The previous requirement that judges use the sentencing guidelines was challenged on the grounds of the Sixth Amendment, which provides the right to a jury trial, In 2005, the Supreme Court ruled that judges are not mandated to give sentences determined by the sentencing guidelines and can use them on an advisory basis,

But mandatory minimums remain and, unlike sentencing guidelines, there are no clear paths of attack in terms of bringing a constitutional challenge to effect change, said Sean Hecker, a name partner and white-collar defense attorney at Kaplan Hecker & Fink who serves as chair of the New York City Bar Association’s Task Force on Mass Incarceration.

“It’s ultimately an effort in trying to persuade state legislatures and Congress that mandatory minimums are wildly ineffective in achieving the aims of a criminal justice system,” Hecker said.

Today, about 55 percent of the more than 183,400 inmates in federal prisons were convicted of an offense that carried a mandatory minimum, according to testimony that the National Association of Criminal Defense Lawyers submitted to the U.S. Sentencing Commission in August.
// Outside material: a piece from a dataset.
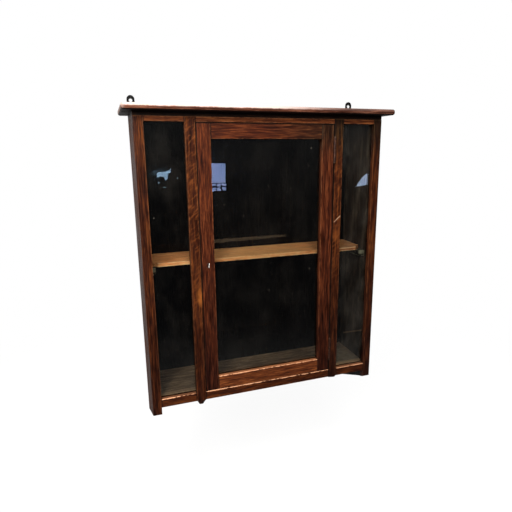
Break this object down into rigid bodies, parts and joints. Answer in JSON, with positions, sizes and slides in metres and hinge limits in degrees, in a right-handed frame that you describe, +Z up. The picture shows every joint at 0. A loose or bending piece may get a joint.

Additionally, mandatory sentences have a disproportionate effect on minorities: Almost 63 percent of African-American inmates in the federal system were convicted of an offense with a mandatory minimum sentence, the group testified.

Generally speaking, body politic has in recent years begun to view tough-on-crime policies less favorably. But, despite shifting public attitudes, Gleeson said that much of the reason meaningful criminal justice reform has been hard to achieve on the federal level is that many politicians still fear being seen as too soft on crime.

“We just can’t seem to get there, and it’s not because there’s a really strong, well-thought-out opposition,” Gleeson said. “It’s just kind of ingrained in us.”